I would be lying if I said any of the many recruitment strategies we used as captains were the answer to how the Roosevelt High School women’s ultimate team became the successful program it is today.
The answer: committed coaches across the city empowering young women to begin playing and competing at a young age.
Strong female role models in my life, my involvement in AGE UP and my experience as a leader on a developing high school team have changed the way I understand leadership, sport and community.
I am now a senior at Colorado College and a captain of our D-I women’s team, Lysistrata’s Tools. I have coached many young people at Seattle Youth Ultimate Camps, Team Ultimate Camps and CUT Camps. I take a lot of pride in being a role model through sport. I am able to prove my worth through grit and determination, while also acknowledging and sharing the ways in which my positionality affects my experience: how I am perceived as a female athlete and how I have found successes in connection to my race, wealth and cisgender identity.

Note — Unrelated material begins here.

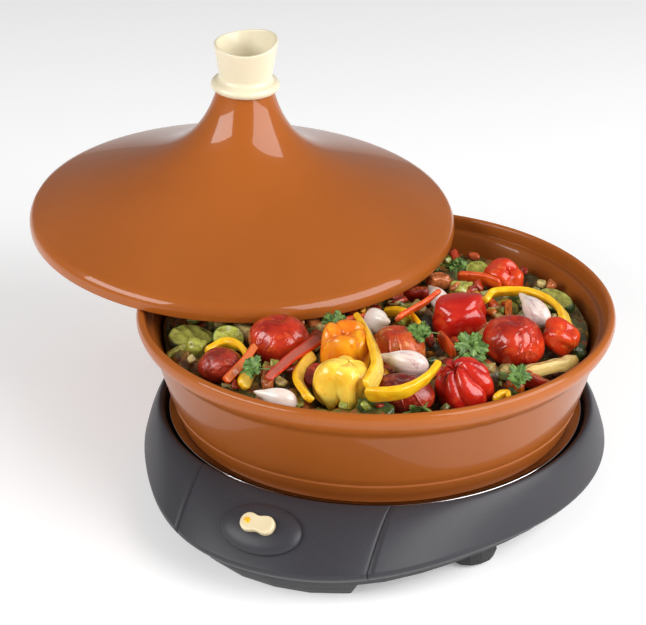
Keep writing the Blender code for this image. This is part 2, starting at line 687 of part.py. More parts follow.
def large_food():
    """The pieces that lie on the bed, in the order in which they were set down."""
    group = bpy.data.collections["electric_tagine"].objects
    first = len(group)

    def tomato(number, spot, turn, size):
        placed(ball(f"tomato_{number}", "tomato", size), spot, turn)

    def half_tomato(number, spot, turn, size, closed=False):
        piece = ball(f"tomato_half_{number}", "cut_tomato", size)
        placed(piece if closed else cut_flat(piece, 1), spot, turn)

    def pepper(kind, colour, spot, turn, size, lobes=4, taper=0.3):
        placed(ball(f"pepper_{kind}", colour, size, lobes, 0.07, taper, 14, 6), spot, turn)

    slab("courgette_7", (133, -23, -15), (-26, 0, 49), (56, 19, 8))
    tomato(1, (-42, -72, -8), (15, 10, 0), (42, 42, 38))
    tomato(2, (106, -7, -9), (0, -10, 0), (42, 40, 36))
    half_tomato(1, (37, -49, -8), (10, 8, 20), (40, 36, 31), True)
    half_tomato(2, (5, 65, -19), (-15, -10, 0), (30, 28, 22))
    half_tomato(3, (62, -103, -11), (0, 12, 30), (40, 32, 27), True)
    half_tomato(4, (-65, -117, -10), (10, -12, 0), (31, 27, 25), True)
    half_tomato(5, (134, -48, -11), (-18, 25, 20), (27, 20, 17))
    pepper("red_block", "red_pepper", (60, 13, -8), (70, 10, 25), (37, 35, 40), 4, 0.1)
    pepper("red_bonnet", "red_pepper", (98, -80, -8), (50, 35, 10), (39, 37, 37), 4, 0.35)
    pepper("yellow_bonnet", "yellow_pepper", (23, -114, -7), (168, 8, 0), (36, 34, 37), 5, 0.45)
    pepper("orange_bonnet", "orange_pepper", (9, -77, -2), (6, 5, 10), (30, 27, 38), 4, 0.7)
    pepper("orange_piece", "orange_pepper", (134, 14, -8), (20, 40, 30), (28, 26, 22), 3, 0.1)
    pepper("red_back", "red_pepper", (62, 102, -14), (20, 30, 0), (30, 26, 26), 3, 0.2)

    slab("courgette_1", (-110, -74, -19), (15, 8, 40), (34, 26, 8))
    slab("courgette_3", (-82, -71, -14), (60, 0, 30), (22, 20, 15))
    slab("courgette_4", (37, 115, -21), (25, 10, 0), (20, 18, 8))
    slab("courgette_5", (108, 79, -16), (24, 0, -28), (34, 20, 8))

    clove("garlic_1", (-12, -143, -10), (80, 0, -75), (27, 18, 15))
    clove("garlic_2", (12, -22, -4), (70, 10, 60), (27, 21, 19))
    clove("garlic_3", (30, 45, -12), (80, 0, -125), (27, 19, 16))
    clove("garlic_4", (105, 38, -4), (80, 10, -125), (35, 22, 20))
    clove("garlic_5", (52, -79, -1), (84, 0, -77), (33, 21, 19))

    yellow, red, orange = "yellow_pepper", "red_pepper", "orange_pepper"
    strip("strip_yellow_1", yellow, ((-84, -101, -10), (-78, -92, -7), (-68, -90, -5),
                                     (-54, -99, -5), (-44, -115, -7), (-38, -139, -8)), 10, 5, 35, 10)
    strip("strip_yellow_2", yellow, ((-10, -88, -4), (-11, -102, -4), (-6, -122, -5),
                                     (11, -141, -7)), 8, 5, 40)
    strip("strip_yellow_3", yellow, ((4, -41, 4), (18, -60, 5), (33, -82, 4), (44, -104, 2),
                                     (47, -127, -1)), 11, 5, 30)
    strip("strip_yellow_4", yellow, ((47, -131, -1), (61, -131, 2), (73, -124, 4), (80, -107, 6),
                                     (81, -88, 8)), 11, 5, 20)
    strip("strip_yellow_5", yellow, ((67, 40, -6), (70, 54, -4), (90, 62, -3), (108, 58, -3),
                                     (124, 45, -4), (133, 28, -6)), 11, 5, 40, 10)
    strip("strip_yellow_6", yellow, ((119, -85, -12), (121, -79, -11), (125, -76, -11),
                                     (128, -80, -11)), 7, 4, 10, 6)
    strip("strip_yellow_7", yellow, ((2, 15, -15), (14, 12, -11), (27, 2, -7), (42, -13, -8)), 9, 4, 30)
    strip("strip_red_1", red, ((-47, -101, 0), (-46, -119, -2), (-48, -145, -6)), 5.5, 3.5, 45, 6)
    strip("strip_red_2", red, ((-11, -73, 0), (-16, -106, 1), (-18, -122, 0), (-20, -138, -1)), 7, 3.5, 65)
    strip("strip_red_3", orange, ((31, 86, -12), (48, 87, -11), (66, 84, -12)), 11, 4, 20, 6)
    strip("strip_red_4", red, ((24, -20, -4), (30, -6, -2), (36, 7, 0), (40, 22, 2)), 9, 3.5, 35, 6)
    strip("strip_red_6", red, ((58, -24, -7), (67, -33, -6), (75, -40, -8)), 13, 4, 10, 6)
    strip("strip_orange_1", orange, ((-19, -26, -13), (-5, -9, -13), (8, -1, -12)), 12, 4, 10, 6)

    leaf("coriander_1", (-31, -136, 2), (28, 0, 10), 23)
    leaf("coriander_2", (-9, -50, 4), (30, 15, 40), 26)
    leaf("coriander_3", (24, 102, -12), (20, 5, 0), 24)
    leaf("coriander_4", (52, -46, 6), (20, -10, 70), 28)
    leaf("coriander_5", (89, -46, 2), (40, 10, 20), 34)
    leaf("coriander_7", (126, -66, -4), (25, 15, 0), 26)
    leaf("coriander_8", (80, -122, -9), (0, -32, -57), 24)
    pieces = list(group)[first:]
    settle(pieces)
    return pieces


def settle(pieces):
    """Lifts each piece, in order, until it is clear of the ones laid before it."""
    laid = []
    for piece in pieces:
        while too_close(piece, laid):
            piece.data.transform(Matrix.Translation((0, 0, 0.5 * MM)))
        laid.append(piece)


def tree(thing, grow=0.0):
    """A search tree of the piece's faces, moved out along the vertices' normals."""
    mesh = thing.data
    points = [vertex.co + vertex.normal * grow for vertex in mesh.vertices]
    return BVHTree.FromPolygons(points, [tuple(face.vertices) for face in mesh.polygons])


def too_close(thing, others):
    """Whether the piece, grown by the gap, meets any of the others."""
    grown = tree(thing, 1.5 * GAP)
    return any(grown.overlap(tree(other)) for other in others)


def bed_dome(x, y):
    """Level of the bed before the large pieces sink into it: a tilted, slightly crowned disc."""
    away = x * math.cos(BED_BEARING) + y * math.sin(BED_BEARING)
    crown = BED_CROWN * (1 - (math.hypot(x, y) / LEDGE_RADIUS) ** 2)
    ripple = 1.3 * MM * math.sin(x * 190 + 1) * math.cos(y * 170)
    return RIM_TOP + BED_LEVEL - BED_SLOPE * away + crown + ripple


def bed_radius(height):
    """Inner radius of the dish at a height, less the gap."""
    low_radius = WALL_FOOT_RADIUS - WALL_THICKNESS + 1 * MM
    low = DISH_FLOOR + 16 * MM
    high_radius = LEDGE_RADIUS - 3.5 * MM
    high = RIM_TOP - LEDGE_DEPTH - 6 * MM
    share = (height - low) / (high - low)
    return low_radius + share * (high_radius - low_radius) - 3 * GAP


def chunks(trees):
    """Diced pieces that show between the large ones, each a rough block on the bed.

    Those of CHUNK_SPOTS have a given place and size; the others are drawn at random.
    """
    draw = random.Random(SEED)
    found = []
    for x, y, level, size in CHUNK_SPOTS:
        middle = Vector((x * MM, y * MM, RIM_TOP + level * MM))
        found.append((middle, size * MM, Euler([draw.uniform(0, 6) for _ in range(3)])))
    tries = 0
    while len(found) < CHUNKS and tries < 4000:
        tries += 1
        radius = 138 * MM * math.sqrt(draw.random())
        angle = draw.uniform(0, 2 * math.pi)
        size = CHUNK_SIZE * draw.uniform(0.8, 1.5)
        x, y = radius * math.cos(angle), radius * math.sin(angle)
        middle = Vector((x, y, bed_surface(x, y, trees) + size * 0.12))
        turn = Euler([draw.uniform(0, 6) for _ in range(3)])
        clear = all(near.find_nearest(middle, size * 0.95)[0] is None for near in trees)
        if clear and all((middle - other[0]).length > 1.4 * size for other in found):
            found.append((middle, size, turn))
    return found


def food_bed(pieces):
    """The heap under the large pieces: a disc whose top dips below each of them."""
    trees = [tree(piece) for piece in pieces]
    edge_height = RIM_TOP + BED_LEVEL
    edge = bed_radius(edge_height)
    points = []
    for step in range(TURN_STEPS):
        angle = 2 * math.pi * step / TURN_STEPS
        points.append(Vector((edge * math.cos(angle), edge * math.sin(angle))))
    rows = int(edge / (BED_SPACING * 0.866)) + 1
    for row in range(-rows, rows + 1):
        for column in range(-rows - 2, rows + 3):
            spot = Vector((BED_SPACING * (column + 0.5 * (row % 2)), BED_SPACING * 0.866 * row))
            if spot.length < edge - 0.6 * BED_SPACING:
                points.append(spot)
    flat, _, faces, *_ = delaunay_2d_cdt(points, [], [list(range(TURN_STEPS))], 1, 1e-6)
    shape = bmesh.new()
    top = []
    for x, y in flat:
        level = bed_surface(x, y, trees)
        inward = min(1.0, bed_radius(level) / max(math.hypot(x, y), MM))
        top.append(shape.verts.new((x * inward, y * inward, level)))
    for face in faces:
        shape.faces.new([top[i] for i in face])
    bmesh.ops.recalc_face_normals(shape, faces=shape.faces)
    if sum(face.normal.z for face in shape.faces) < 0:
        bmesh.ops.reverse_faces(shape, faces=shape.faces)
    loop = [item for item in shape.edges if item.is_boundary]
    for height, radius in ((DISH_FLOOR + 17 * MM, bed_radius(DISH_FLOOR + 17 * MM)),
                           (DISH_FLOOR + 6 * MM, 129 * MM), (DISH_FLOOR + GAP, 110 * MM)):
        made = bmesh.ops.extrude_edge_only(shape, edges=loop)["geom"]
        for vertex in (item for item in made if isinstance(item, bmesh.types.BMVert)):
            angle = math.atan2(vertex.co.y, vertex.co.x)
            vertex.co = (radius * math.cos(angle), radius * math.sin(angle), height)
        loop = [item for item in made if isinstance(item, bmesh.types.BMEdge)]
    bmesh.ops.edgeloop_fill(shape, edges=loop)
    bmesh.ops.recalc_face_normals(shape, faces=shape.faces)
    bed = from_bmesh("food_bed", shape, "vegetable_bed")
    extras = bpy.data.collections.new("chunks")
    bpy.context.scene.collection.children.link(extras)
    for number, (middle, size, turn) in enumerate(chunks(trees)):
        piece = ball(f"chunk_{number}", "vegetable_bed", [size / MM] * 3, segments=6, rings=4)
        piece.data.transform(Matrix.Translation(middle) @ turn.to_matrix().to_4x4())
        bpy.data.collections["electric_tagine"].objects.unlink(piece)
        extras.objects.link(piece)
    step = bed.modifiers.new("Join", "BOOLEAN")
    step.operation = "UNION"
    step.operand_type = "COLLECTION"
    step.collection = extras
    baked(bed)
    for piece in list(extras.objects):
        bpy.data.objects.remove(piece, do_unlink=True)
    bpy.data.collections.remove(extras)


def bed_surface(x, y, trees):
    """The bed's top at a place: the dome, lowered until it is clear of every large piece."""
    level = bed_dome(x, y)
    floor = RIM_TOP - 60 * MM
    starts = [Vector((x, y, floor))]
    for step in range(8):
        angle = math.pi * step / 4
        aside = Vector((math.cos(angle), math.sin(angle), 0)) * 0.7 * BED_SPACING
        starts.append(starts[0] + aside)
    for near in trees:
        for start in starts:
            hit = near.ray_cast(start, Vector((0, 0, 1)))[0]
            if hit is not None:
                level = min(level, hit.z - BED_CLEARANCE / 2)
    while any(near.find_nearest(Vector((x, y, level)), BED_CLEARANCE)[0] for near in trees):
        level -= 1 * MM
    return level


def centre_all():
    """Moves every piece so that the origin is the middle of the bounding box's underside."""
    bpy.context.view_layer.update()
    things = bpy.data.collections["electric_tagine"].objects
    spots = [thing.matrix_world @ vertex.co for thing in things for vertex in thing.data.vertices]
    low = Vector([min(spot[axis] for spot in spots) for axis in range(3)])
    high = Vector([max(spot[axis] for spot in spots) for axis in range(3)])
    shift = Vector(((low.x + high.x) / 2, (low.y + high.y) / 2, low.z))
    for thing in things:
        thing.matrix_world = Matrix.Translation(-shift) @ thing.matrix_world
    for thing in things:
        thing.data.shade_smooth()
        thing.data.set_sharp_from_angle(angle=math.radians(35))


start_scene()
heating_base()
dish()
place_of_lid = lid_frame()
lid(place_of_lid)
handle(place_of_lid)
food_bed(large_food())
centre_all()
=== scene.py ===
# %% [markdown]
# # A clay dish of vegetables on an electric base
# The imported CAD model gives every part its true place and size, in metres. This lesson lays a
# finely made surface over each part, paints it, and sets up the photographer's table.

import bmesh
import bpy
import numpy as np
from mathutils import Euler, Matrix, Vector
from mathutils.bvhtree import BVHTree


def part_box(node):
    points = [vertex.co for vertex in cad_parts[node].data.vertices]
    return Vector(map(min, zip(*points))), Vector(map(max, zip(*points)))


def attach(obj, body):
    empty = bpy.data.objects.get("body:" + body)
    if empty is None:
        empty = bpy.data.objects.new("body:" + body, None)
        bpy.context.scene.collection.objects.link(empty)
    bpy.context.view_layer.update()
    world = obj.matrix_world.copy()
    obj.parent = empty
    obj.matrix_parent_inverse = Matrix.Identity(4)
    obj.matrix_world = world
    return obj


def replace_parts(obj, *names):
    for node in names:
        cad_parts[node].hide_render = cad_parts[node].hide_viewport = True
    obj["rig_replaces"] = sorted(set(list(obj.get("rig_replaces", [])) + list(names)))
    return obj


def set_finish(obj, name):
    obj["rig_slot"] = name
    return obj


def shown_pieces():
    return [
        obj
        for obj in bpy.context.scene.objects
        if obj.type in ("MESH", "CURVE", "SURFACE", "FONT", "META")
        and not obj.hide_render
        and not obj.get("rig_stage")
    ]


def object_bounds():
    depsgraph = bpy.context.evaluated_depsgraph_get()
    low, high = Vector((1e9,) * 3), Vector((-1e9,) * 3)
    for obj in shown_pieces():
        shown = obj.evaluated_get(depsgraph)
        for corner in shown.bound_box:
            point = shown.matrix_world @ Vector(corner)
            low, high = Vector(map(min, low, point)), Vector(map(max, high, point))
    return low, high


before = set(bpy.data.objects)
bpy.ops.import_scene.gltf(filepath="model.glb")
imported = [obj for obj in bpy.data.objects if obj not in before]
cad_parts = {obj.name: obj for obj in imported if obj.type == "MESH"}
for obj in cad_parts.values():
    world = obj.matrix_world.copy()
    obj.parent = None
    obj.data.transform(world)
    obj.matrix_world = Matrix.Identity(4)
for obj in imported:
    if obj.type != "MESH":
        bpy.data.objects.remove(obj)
cad_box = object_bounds()

# %% [markdown]
# ## Units and the dish's axis
# Everything round was designed about the dish's axis, so the axis is found first: it is the
# middle of the dish's box. Sizes below are in millimetres until a mesh is made.

# %% Units and axis
MM = 0.001
TURN = 2 * np.pi
dish_low, dish_high = (np.array(corner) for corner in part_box("dish"))
AXIS = np.array([*(dish_low + dish_high)[:2] / 2, 0])
RIM_TOP = dish_high[2] / MM
print("dish axis", AXIS.round(4), "rim at", round(RIM_TOP, 1), "mm")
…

Systematic oppression, racism and sexism prevent young women, young women of color and young, poor, LGBTQ+ women of color from feeling confident in their strength. Miranda taught me to shut up, AGE UP taught me to listen up, and leadership roles have taught me how to create spaces where people understand when to shut up, listen up or speak up.
I am writing this post as a tribute and thank you to the mentors in my life.
Thank you for giving me confidence and teaching me humility.
Thank you for making me feel beautiful with muscular thighs and broad shoulders.
If only someday, I can be a role model for a young person in the way you all were for me.